Impresionante, de antología, el
momento en que la protagonista se asoma a la caja tonta para asistir en persona
al entierro de Franco. La sensibilidad de nuestra autora. ¿O es una
demostración de que una mujer escribe diferente, siente diferente, capta la
realidad de forma diferente? Disiento cuando se distingue entre literatura para
mujeres y verdadera literatura, me agrede esa burda y sexista distinción. Otra
cosa muy diferente es apreciar detalles y matices en lo que unos y otras pueden
hacer. Y siempre desde la seguridad de que sólo hay dos literaturas: la buena y
la mala, estén escritas por hombres o mujeres, por anglosajones o por indígenas
aymaras, para lectores adolescentes o adultos. La sensibilidad de Carmen Martín
Gaite decía, se aproxima a la figura de Carmencita Franco durante el funeral.

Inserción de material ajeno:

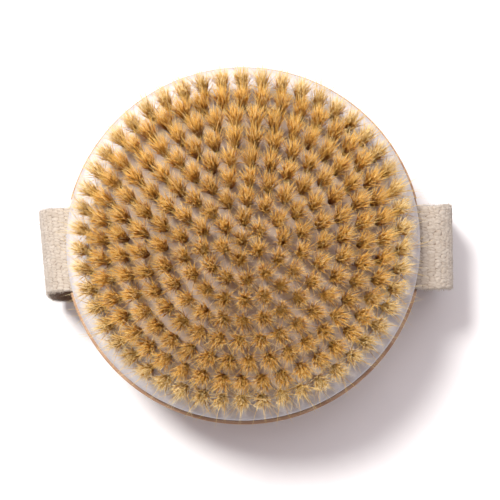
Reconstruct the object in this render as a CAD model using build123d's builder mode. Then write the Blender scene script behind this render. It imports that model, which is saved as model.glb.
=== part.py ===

La mira, nos la muestra, analítica, certera.
“Esa imagen significó el
aglutinante fundamental: fue verla caminando despacio, enlutada y con ese gesto
amargo y vacío que se le ha puesto hace años, encubierto a duras penas por su
sonrisa oficial, y se me vino a las mientes con toda claridad aquella otra
mañana que la vi en Salamanca con sus calcetines de perlé y sus zapatitos
negros, a la salida de la Catedral. “No se la reconoce –pensé-, pero es aquella
niña, tampoco ella me reconocería, hemos crecido y vivido en los mismos años,
ella era hija de un militar de provincias, hemos sido víctimas de las mismas
modas y costumbres, hemos leído las mismas revistas y visto el mismo cine,
nuestros hijos puede que sean distintos, pero nuestros sueños seguro que han
sido semejantes, con la seguridad de todo aquello que jamás podrá tener
comprobación.” Y ya me parecía emocionante verla seguir andando hacia el
agujero donde iban a meter a aquel señor, que para ella era simplemente su
padre, mientras que para el resto de los españoles había sido el motor tramposo
y secreto de ese bloque de tiempo, y el jefe de máquinas, y el revisor, y el
fabricante de las cadenas del engranaje, y el tiempo mismo, cuyo fluir
amortiguaba, embalsaba y dirigía, con el fin de que apenas se les sintiera
rebullir ni al tiempo ni a él y cayeran como del cielo las insensibles
variaciones que habían de irse produciendo, según su ley, en el lenguaje, en el
vestido, en la músicas, en las relaciones humanas, en los espectáculos, en los
locales. […] Se acabó, nunca más, el tiempo se desbloqueaba; había desaparecido
el encargado de atarlo y presidirlo,…”
Nuestra autora se para a mirar con atención el
proceso de la escritura, la suya. Se detiene a observar con rigor de entomólogo
la marcha de los tiempos de unos y otros a su alrededor. Reflexiones a la hora
de seguir con la vida cotidiana, que no elude. Su hija no desaparece en el horizonte
por exigencias del guion. El miedo, los miedos en realidad, los pequeños
traumas, el paso convincente del tiempo en la medida de las tareas domésticas,
la tremenda verdad de lo asumido, de la educación recibida, por la presión de
los que erigen los axiomas morales, todo cabe en la punta de una pluma herida
por la impresión al escribir.
Una habitación propia, que dijo
aquella otra, el cuarto de atrás de la cochambrosa clase media hispánica, la
cruda entereza que empuja a salir de la prisión de los prejuicios. Carmen
Martín Gaite abre una ventana al aire fresco.